The people of Rwanda have given a decent burial to the motto of revenge and have wholeheartedly embraced the inimitable human ideal of “forgiveness”. Who all and whatever brought about this extraordinary transformation in the outlook of these people may offer worthwhile lessons for the rest of the world community. What provided me with the greatest satisfaction in this trip is the changed atmosphere prevailing there with peace and harmony reigning and aiding development and a sense of participation in nation building among the populace.

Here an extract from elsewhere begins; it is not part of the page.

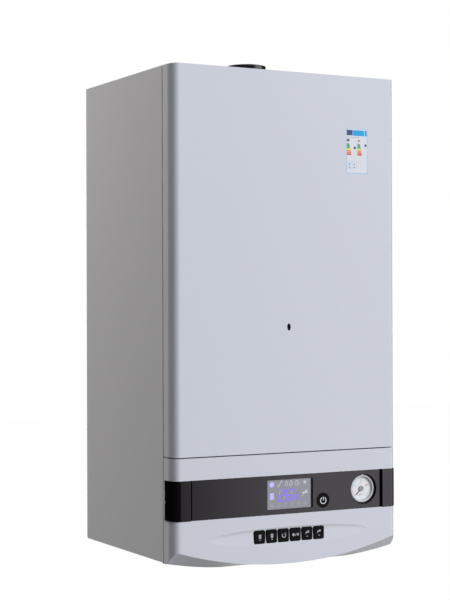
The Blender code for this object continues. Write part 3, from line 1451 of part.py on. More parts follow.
def build_fan():
    centre = (0, 0, FAN_Z)
    upright = (0, FLUE_Y, 0)
    housing = add_object("fan_housing", rod(FAN_RADIUS, FAN_FRONT_Y, FAN_BACK_Y, centre, "Y"))
    foot_top = FAN_BOTTOM + FAN_FOOT_THICKNESS
    join(
        housing,
        rod(FAN_NECK_RADIUS, FAN_Z, fan_top(), upright, "Z"),
        block(
            (-FAN_FOOT_HALF, FAN_FOOT_HALF),
            (FLUE_Y - FAN_FOOT_HALF, FLUE_Y + FAN_FOOT_HALF),
            (FAN_BOTTOM, foot_top),
        ),
    )
    airway = add_object("fan_airway", rod(
        FAN_RADIUS - FAN_WALL, FAN_FRONT_Y - OVERRUN, FAN_BACK_Y - FAN_WALL, centre, "Y"
    ))
    inlet = (-FAN_INLET_HALF, FAN_INLET_HALF)
    join(
        airway,
        rod(FAN_NECK_RADIUS - FAN_WALL, FAN_Z + FAN_WALL, fan_top() + OVERRUN, upright, "Z"),
        block(inlet, (FLUE_Y + inlet[0], FLUE_Y + inlet[1]), (FAN_BOTTOM - OVERRUN, FAN_Z - FAN_WALL)),
    )
    cut(housing, airway)
    finish(housing, "galvanised")
    wheel_front = FAN_FRONT_Y + WHEEL_SETBACK
    wheel_back = wheel_front + WHEEL_DEPTH
    seat = FAN_FRONT_Y - SEAT_GAP
    plate = seat - FAN_WALL
    plate_radius = FAN_RADIUS - FAN_WALL / 2 - 2 * SEAT_GAP
    motor = add_object("fan_motor", turned(
        [
            (0, plate - FAN_MOTOR_DEPTH), (FAN_MOTOR_RADIUS, plate - FAN_MOTOR_DEPTH),
            (FAN_MOTOR_RADIUS, plate),
            (plate_radius, plate), (plate_radius, seat), (SHAFT_RADIUS, seat),
            (SHAFT_RADIUS, wheel_back), (0, wheel_back),
        ],
        centre, "Y",
    ))
    finish(motor, "cast_aluminium")
    hole = SHAFT_RADIUS + SHAFT_PLAY
    disc = wheel_back - WHEEL_DISC
    wheel = add_object("fan_impeller", turned(
        [
            (hole, wheel_front), (IMPELLER_HUB, wheel_front), (IMPELLER_HUB, disc),
            (WHEEL_RADIUS, disc), (WHEEL_RADIUS, wheel_back), (hole, wheel_back),
        ],
        centre, "Y",
    ), (0, wheel_front, FAN_Z))
    join(wheel, bladed(
        WHEEL_BLADES, WHEEL_RADIUS - WHEEL_BLADE_REACH, WHEEL_RADIUS - WHEEL_DISC / 2, WHEEL_DISC,
        (0, FAN_Z), wheel_front, disc + WHEEL_DISC / 2,
    ))
    finish(wheel, "galvanised")


def build_vessel_and_switch():
    back = BACK_Y
    front = back - VESSEL_DEPTH
    seam = (back + front) / 2
    radius = HALF_WIDTH - VESSEL_INSET
    vessel = add_object("expansion_vessel", turned(
        [
            (0, back), (radius - VESSEL_EDGE, back), (radius, back - VESSEL_EDGE),
            (radius, seam + VESSEL_RIM / 2), (radius + VESSEL_RIM, seam + VESSEL_RIM / 2),
            (radius + VESSEL_RIM, seam - VESSEL_RIM / 2), (radius, seam - VESSEL_RIM / 2),
            (radius, front + VESSEL_EDGE), (radius - VESSEL_EDGE, front),
            (VESSEL_PORT_RADIUS, front), (VESSEL_PORT_RADIUS, front + VESSEL_WALL),
            (radius - VESSEL_EDGE, front + VESSEL_WALL),
            (radius - VESSEL_WALL, front + VESSEL_EDGE),
            (radius - VESSEL_WALL, back - VESSEL_EDGE),
            (radius - VESSEL_EDGE, back - VESSEL_WALL),
            (0, back - VESSEL_WALL),
        ],
        (0, 0, CASE_HEIGHT - VESSEL_DROP), "Y",
    ))
    finish(vessel, "red_steel")
    inner = INNER_HALF - SWITCH_DEPTH
    switch = add_object("air_pressure_switch", turned(
        [
            (0, INNER_HALF), (SWITCH_RADIUS, INNER_HALF), (SWITCH_RADIUS, inner),
            (NIPPLE_RADIUS, inner), (NIPPLE_RADIUS, inner - NIPPLE_LENGTH), (0, inner - NIPPLE_LENGTH),
        ],
        (0, -SWITCH_SETBACK, CASE_HEIGHT - SWITCH_DROP), "X",
    ))
    finish(switch, "grey_plastic")


build_back_panel()
build_side_panel("left_side_panel", -1)
build_side_panel("right_side_panel", 1)
build_top_panel()
build_bottom_panel()
build_front_cover()
build_flue()
build_fascia()
build_band()
build_display()
build_keys()
build_power_button()
build_gauge()
build_control_box()
build_hinge("left", -1)
build_hinge("right", 1)
build_connections()
build_water_blocks()
build_knobs()
build_pump()
build_water_tubes()
build_gas_line()
build_combustion_stack()
build_fan()
build_vessel_and_switch()
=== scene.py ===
import json
import math
from contextlib import contextmanager

import bmesh
import bpy
from mathutils import Matrix, Vector


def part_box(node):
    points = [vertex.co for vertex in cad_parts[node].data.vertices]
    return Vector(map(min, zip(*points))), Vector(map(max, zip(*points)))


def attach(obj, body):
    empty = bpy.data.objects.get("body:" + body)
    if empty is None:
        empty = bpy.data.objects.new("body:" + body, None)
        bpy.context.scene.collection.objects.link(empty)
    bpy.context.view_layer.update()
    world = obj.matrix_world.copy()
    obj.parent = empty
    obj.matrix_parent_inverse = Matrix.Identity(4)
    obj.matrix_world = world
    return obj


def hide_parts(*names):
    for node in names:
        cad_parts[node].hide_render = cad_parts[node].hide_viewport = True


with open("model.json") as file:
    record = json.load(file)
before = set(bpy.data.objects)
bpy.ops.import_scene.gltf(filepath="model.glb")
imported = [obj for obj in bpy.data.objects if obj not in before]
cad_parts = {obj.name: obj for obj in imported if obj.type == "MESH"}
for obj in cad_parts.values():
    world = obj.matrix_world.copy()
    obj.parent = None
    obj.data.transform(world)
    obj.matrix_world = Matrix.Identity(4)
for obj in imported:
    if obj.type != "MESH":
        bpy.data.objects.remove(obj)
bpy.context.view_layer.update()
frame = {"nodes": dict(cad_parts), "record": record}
cad = frame["nodes"]
slot_of = {part["node"]: part["material_slot"] for part in frame["record"]["subparts"]}

MM = 0.001
HANG_HEIGHT = 680.0


def at(x, y, z):
    """A place given in millimetres, as the frame has it in metres."""
    return Vector((x, y, z - HANG_HEIGHT)) * MM


def span(node):
    """Both ends of a CAD node along X, Y and Z, in millimetres."""
    low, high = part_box(node)
    return [
        (round(low[axis] / MM + lift, 2), round(high[axis] / MM + lift, 2))
        for axis, lift in enumerate((0.0, 0.0, HANG_HEIGHT))
    ]


def centre_of(ends):
    return (ends[0] + ends[1]) / 2


def half_of(ends):
    return (ends[1] - ends[0]) / 2


# How far a cutter stands out of what it cuts, and the play round a piece that moves
BEYOND, PLAY = 2.0, 0.3

# Case, cover and control panel
(_, HALF_WIDTH), (FRONT, SHELL_REAR), (COVER_LOW, COVER_HIGH) = span("front_cover")
PANEL_LOW, PANEL_HIGH = span("control_fascia")[2]
COVER_WALL, PANEL_WALL = 1.2, 3.0
CORNER_ACROSS, CORNER_BACK = 12.0, 16.0
CORNER_TURN, CORNER_SEGMENTS = math.radians(75), 30
REAR_GROOVE, REAR_GROOVE_DEEP = 1.5, 0.9

# Lower edge of the control panel: in the front plane, and behind its chamfer
EDGE_RISE, EDGE_REACH, EDGE_CURVE = 28.7, 188.0, 2.05
REAR_EDGE_FLAT, REAR_EDGE_CURVE = 105.0, 1.6
CHAMFER_DEEP = 20.0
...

This entire attitude of people of Rwanda transformed me to become a better human being.
Gandhi said, “An eye for an eye makes the whole world blind”. I think people of Rwanda have realized this truth and are living by what Mahatma had said.
When I see people talk with vengeance, revenge as their motive and hatred in their hearts I wish to cry out loud, “there is a better way and that is the way people of Rwanda have adopted and living”.
I wish to bring the Rwandans example when I see siblings & close friends fight over petty issues and remain incommunicado for years and I wish to urge them, “raise beyond petty issues as the people of this world are facing much, much bigger issues than what you and me are encountering.”
Folks this is truth:
- Hate the sin and Love the Sinner (People in Rwanda practice & live by it every second of their life)
- If you seek harmony, learn to live in harmony no matter what is the past.
- If human beings can forgive human beings for having killed their most near and dear ones, what are we fighting about? Drop the hatred and revenge from your heart.
- Forgive, Forgive & Forgive – Everyone makes blunders.
- A country is built on forgiveness as its foundation. Can we build an organization and a family out of forgiveness and love?
- Rise above petty attitudes. To err is human and to forgive is divine.
Forgive me if I have hurt you in any way.